Should have been dispatched ages ago.
Too much damage already caused to what used to once be the world’s most favourite airline – not much time left before he crushes it aground!
BA has never been (mis)managed so badly!
Good Lord! That took a while for Mr Cruz to come out from under his desk! BA has shot itself in the foot. They cannot seriously expect to re-staff the airline on their new proposed terms and conditions across their very experienced workforce. Whilst BA has been the IAG “cash cow” in good times, it is now a fact that the BA staff (cost cutting saints and well polished apologists) are going to face the full force of this injustice during this crisis. BA has got over 10 billion pounds of cash at his disposal and could survive a year without flying. Willie Walsh and Alex Cruise have brought BA into disrepute and should be sacked. The BA board should also have a good look at themselves as silence is not an option anymore. #BAbetrayal
@Douglas and George
Well said and great points.
Quite prepared to take a pay ut for a limited Time, but surely if staff are having to do this by as much as 60% then it follows that Willie Walsh and Alex Cruz should do the same, also why come at staff for their contracts? Its nothing but opportunistic by BA
@Pete,
There is no free market. Walsh and Cruz are two of the biggest Welfare Queens on this planet. The whole situation with LHR slots is crony capitalism and a rigged game. Heaven only knows how much taxpayer money they have sucked up with their tentacles.

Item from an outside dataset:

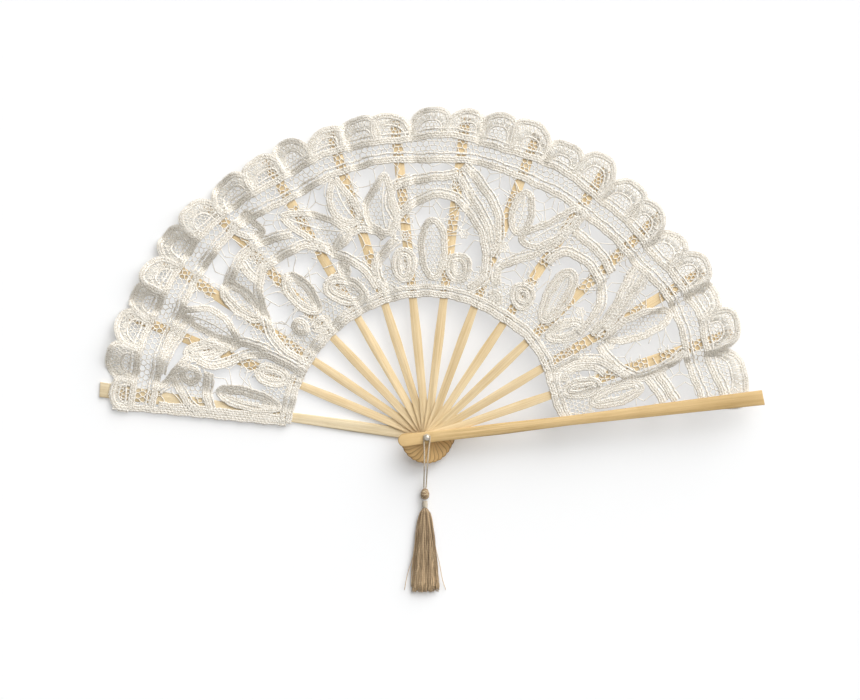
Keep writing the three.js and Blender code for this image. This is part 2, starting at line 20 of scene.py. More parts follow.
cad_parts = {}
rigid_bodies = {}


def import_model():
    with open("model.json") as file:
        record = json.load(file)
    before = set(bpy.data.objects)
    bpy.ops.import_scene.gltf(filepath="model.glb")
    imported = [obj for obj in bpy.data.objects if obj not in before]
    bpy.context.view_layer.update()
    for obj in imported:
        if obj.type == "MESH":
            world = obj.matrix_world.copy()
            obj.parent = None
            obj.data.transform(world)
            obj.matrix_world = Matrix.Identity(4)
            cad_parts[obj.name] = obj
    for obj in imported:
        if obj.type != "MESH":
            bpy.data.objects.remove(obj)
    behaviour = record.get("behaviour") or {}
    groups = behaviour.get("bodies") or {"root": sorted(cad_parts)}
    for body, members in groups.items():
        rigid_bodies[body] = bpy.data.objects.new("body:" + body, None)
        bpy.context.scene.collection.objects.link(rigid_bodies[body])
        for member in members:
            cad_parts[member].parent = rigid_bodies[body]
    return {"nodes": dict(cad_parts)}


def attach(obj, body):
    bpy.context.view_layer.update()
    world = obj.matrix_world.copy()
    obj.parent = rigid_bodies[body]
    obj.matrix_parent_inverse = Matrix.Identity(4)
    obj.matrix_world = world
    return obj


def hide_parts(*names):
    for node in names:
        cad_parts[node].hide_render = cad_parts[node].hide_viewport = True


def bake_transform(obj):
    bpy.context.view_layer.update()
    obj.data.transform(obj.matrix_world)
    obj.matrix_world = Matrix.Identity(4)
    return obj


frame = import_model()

LOG = logging.getLogger("lace_fan")
MM = 0.001

Array = np.ndarray
Piece = bpy.types.Object
Socket = bpy.types.NodeSocket
Node = bpy.types.Node
Tree = bpy.types.NodeTree
Colour = tuple[float, float, float, float]
Point = tuple[float, float, float]
Polar = tuple[float, float]
Pixel = tuple[float, float]
Pair = tuple[float, float]
Range = tuple[float, float]

WHITE: Colour = (1.0, 1.0, 1.0, 1.0)
SMOOTH_ANGLE = math.radians(40)
TINY = 1e-9
STEEP = 0.9
PLAIN_SHADE = 0.5


def srgb(red: int, green: int, blue: int) -> Colour:
    """Turns a colour as it is seen, 0 to 255, into the linear one that a shader takes.

    Args:
        red: The red share, 0 to 255.
        green: The green share, 0 to 255.
        blue: The blue share, 0 to 255.

    Returns:
        The linear colour with full opacity.
    """

    def linear(value: int) -> float:
        """Undoes the display curve for one channel."""
        share = value / 255
        return share / 12.92 if share <= 0.04045 else ((share + 0.055) / 1.055) ** 2.4

    return linear(red), linear(green), linear(blue), 1.0


# Where the parts of the fan lie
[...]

If they weren’t buying Air Europa there would be cash to preserve some jobs and be a bit fairer to the loyal staff that make an airline. The guy needs to go back to running a low cost out fit like he did at Vueling. IAG is obsessed with Spain. UK government need to get tough with thus shoddy old fashioned outfit.
Unions frequently take such bold actions to extract excessive benefits that hamper Airlines. They regularly strike and disrupt travel for thousands. They cost the company money. Now when the airlines are in a favorable position to negotiate fairer conditions, unions complain. BA management should do what’s best for the long term viability and profitability of the airline. There is an oversupply of labor, so airlines should take advantage of this negotiating position including to lay off everyone and hire new or old employees at market wages.